Properties such as redness receive a similar treatment. A ripe tomato looks red because of a reflectance profile under standard light and because of how human vision works. When we say redness is a property, we can be tempted to postulate a freestanding abstract redness. Sellars prefers to tie property talk to the inferential role of the predicate red. The role includes rules for applying it, for withdrawing it under odd lighting, and for drawing conclusions such as if it is red then it is coloured. The point is not to deny properties. It is to place them within a practice. To grasp the property is to know the use pattern of the word and its place in reasoning. This is how he keeps abstract talk continuous with science and common sense.

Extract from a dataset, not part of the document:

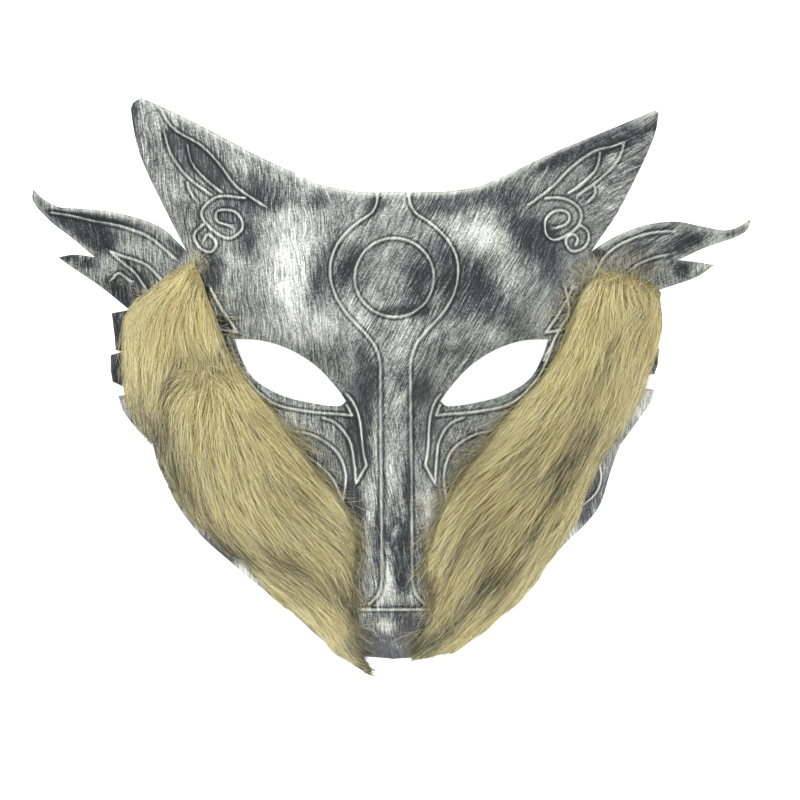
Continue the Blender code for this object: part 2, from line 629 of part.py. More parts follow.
def build_mask():
    outline = shell_outline()
    eyes = [eye_outline(side) for side in SIDES.values()]
    furs = [fur_outline(side) for side in SIDES.values()]
    crests = ridge_lines()
    loops = [outline] + eyes + furs
    rims = [np.vstack([loop, loop[:1]]) for loop in loops]
    lines = []
    for crest in crests:
        for distance in (-RIDGE_WIDTH / 2, 0.0, RIDGE_WIDTH / 2):
            line = shifted(crest, distance)
            covered = inside(furs[0], line) | inside(furs[1], line)
            lines += runs_where(line, inside(outline, line) & ~covered)
    spots = grid(outline, FRONT_STEP, rims + crests, 0.5 * FRONT_STEP)
    places, triangles, _ = plan(loops, lines, spots)
    centres = middles(places, triangles)
    in_fur = [inside(fur, centres) for fur in furs]
    on_shell = inside(outline, centres) & ~inside(eyes[0], centres) & ~inside(eyes[1], centres)

    bare = front_height(places[:, 0], places[:, 1])
    covered = inside(furs[0], places) | inside(furs[1], places)
    near_fur = np.clip(distance_to(rims[3:], places) / RIDGE_WIDTH, 0, 1)
    rise = np.clip(1 - distance_to(crests, places) / (RIDGE_WIDTH / 2), 0, 1)
    relief = RIDGE_HEIGHT * rise * near_fur * ~covered

    build_shell(places, triangles[on_shell], bare + relief)
    for (name, side), fur, chosen in zip(SIDES.items(), furs, in_fur):
        build_fur("fur_" + name, side, fur, places, triangles[chosen], bare)


def build_shell(places, triangles, heights):
    loops = rim_loops(triangles)
    edges = [places[loop] for loop in loops]
    rims = [np.vstack([edge, edge[:1]]) for edge in edges]
    longest = max(range(len(edges)), key=lambda i: len(edges[i]))
    land = shifted(rims[longest], RIM_LAND)
    land = land[inside(edges[longest], land) & (distance_to(rims, land) > 0.8 * RIM_LAND)][::2]
    spots = grid(edges[longest], BACK_STEP, rims + [land], 0.5 * BACK_STEP)
    under, under_triangles, given = plan(edges, [], np.vstack([land, spots]))
    centres = middles(under, under_triangles)
    kept = inside(edges[longest], centres)
    for i, edge in enumerate(edges):
        if i != longest:
            kept &= ~inside(edge, centres)
    pairs = []
    first = 0
    for loop in loops:
        pairs.append((loop, [int(given[first + i]) for i in range(len(loop))]))
        first += len(loop)
    under_heights = back_height(under[:, 0], under[:, 1])
    shell = closed_body("mask_shell", places, triangles, heights,
                        under, under_triangles[kept], under_heights, pairs)
    add_material(shell, "brushed_silver_on_charcoal_plastic", (0.22, 0.22, 0.22), 0.42, 0.35)


def build_fur(name, side, outline, places, triangles, bare):
    loops = rim_loops(triangles)
    edge = places[loops[0]]
    seat = bare + SEAT_GAP * steepness(places[:, 0], places[:, 1])
    top, top_triangles, given = plan([edge], lock_lines(side, edge), [])
    kept = inside(edge, middles(top, top_triangles))
    pile = pile_height(side, edge, top)
    top_seat = front_height(top[:, 0], top[:, 1])
    top_seat = top_seat + SEAT_GAP * steepness(top[:, 0], top[:, 1])
    pairs = [([int(given[i]) for i in range(len(edge))], loops[0])]
    fur = closed_body(name, top, top_triangles[kept], top_seat + pile,
                      places, triangles, seat, pairs)
    add_material(fur, name + "_straw_pile", (0.47, 0.36, 0.16), 0.85, 0.0)


def centre_on_floor():
    """Puts the origin under the middle of the mask, on the surface that it lies on."""
    pieces = list(bpy.data.objects)
    corners = np.array([v.co[:] for piece in pieces for v in piece.data.vertices])
    middle = (corners.min(axis=0) + corners.max(axis=0)) / 2
    for piece in pieces:
        for v in piece.data.vertices:
            v.co.x -= middle[0]
            v.co.y -= middle[1]


build_mask()
centre_on_floor()
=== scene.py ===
# %% [markdown]
# # A werewolf mask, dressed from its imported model
# The object is a carnival mask: one thin plastic moulding with ears, cheek flares and two eye
# holes, brushed with silver paint over charcoal, and a strip of long faux fur glued to each
# cheek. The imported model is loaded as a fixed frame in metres. Everything made here lies in
# that frame, so nothing has to be fitted afterwards.

# %% Load the frame
import json
import math

import bpy
import numpy as np
from mathutils.geometry import delaunay_2d_cdt
from mathutils.kdtree import KDTree
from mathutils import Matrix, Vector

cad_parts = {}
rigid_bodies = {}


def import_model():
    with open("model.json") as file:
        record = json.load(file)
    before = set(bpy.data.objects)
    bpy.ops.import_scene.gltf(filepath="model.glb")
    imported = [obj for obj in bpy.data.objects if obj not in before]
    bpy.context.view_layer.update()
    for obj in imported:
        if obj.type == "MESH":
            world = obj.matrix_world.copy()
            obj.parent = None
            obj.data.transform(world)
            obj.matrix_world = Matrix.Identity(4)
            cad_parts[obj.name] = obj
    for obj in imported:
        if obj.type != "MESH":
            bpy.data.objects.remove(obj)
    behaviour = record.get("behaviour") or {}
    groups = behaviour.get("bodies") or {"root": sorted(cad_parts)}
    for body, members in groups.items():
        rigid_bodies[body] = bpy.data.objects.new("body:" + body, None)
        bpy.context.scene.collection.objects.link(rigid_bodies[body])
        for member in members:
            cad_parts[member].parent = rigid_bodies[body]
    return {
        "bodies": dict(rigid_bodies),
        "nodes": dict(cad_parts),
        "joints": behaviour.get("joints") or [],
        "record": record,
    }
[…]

Numbers are a classic test. When we count three apples we use the numeral to mark a pattern that different piles can share. Sellars avoids turning three into a spooky inhabitant of a separate realm by treating numerals and number words as parts of a rule governed calculus. The rules link counting, addition, and measurement. Think of a cashier making change. The practice fixes what counts as correct. On this view, numbers earn their reality by their indispensable role in integrated explanations and actions rather than by a separate mode of being. This is why bank accounts, invoices, and scientific measurements cohere. The numerical roles are locked to public procedures and cross checks.
Sets and classes raise a sharper issue. We often switch between speaking of a group as one and as many. A town council votes. We also say the councillors vote. Russell called this the difference between classes as ones and classes as manys. Sellars shows that the switch is a feature of language use rather than proof of two kinds of entity. The phrase the council functions like a singular term in some sentences and like a way of talking about its members in others. In football we say the defence held firm, which is one way of speaking, and we also say the defenders marked tightly, which is the many way. Rather than building two councils, we recognise two roles for class talk in our grammar and inference. This prepares the ground for his later treatment of the Russell paradox without multiplying entities.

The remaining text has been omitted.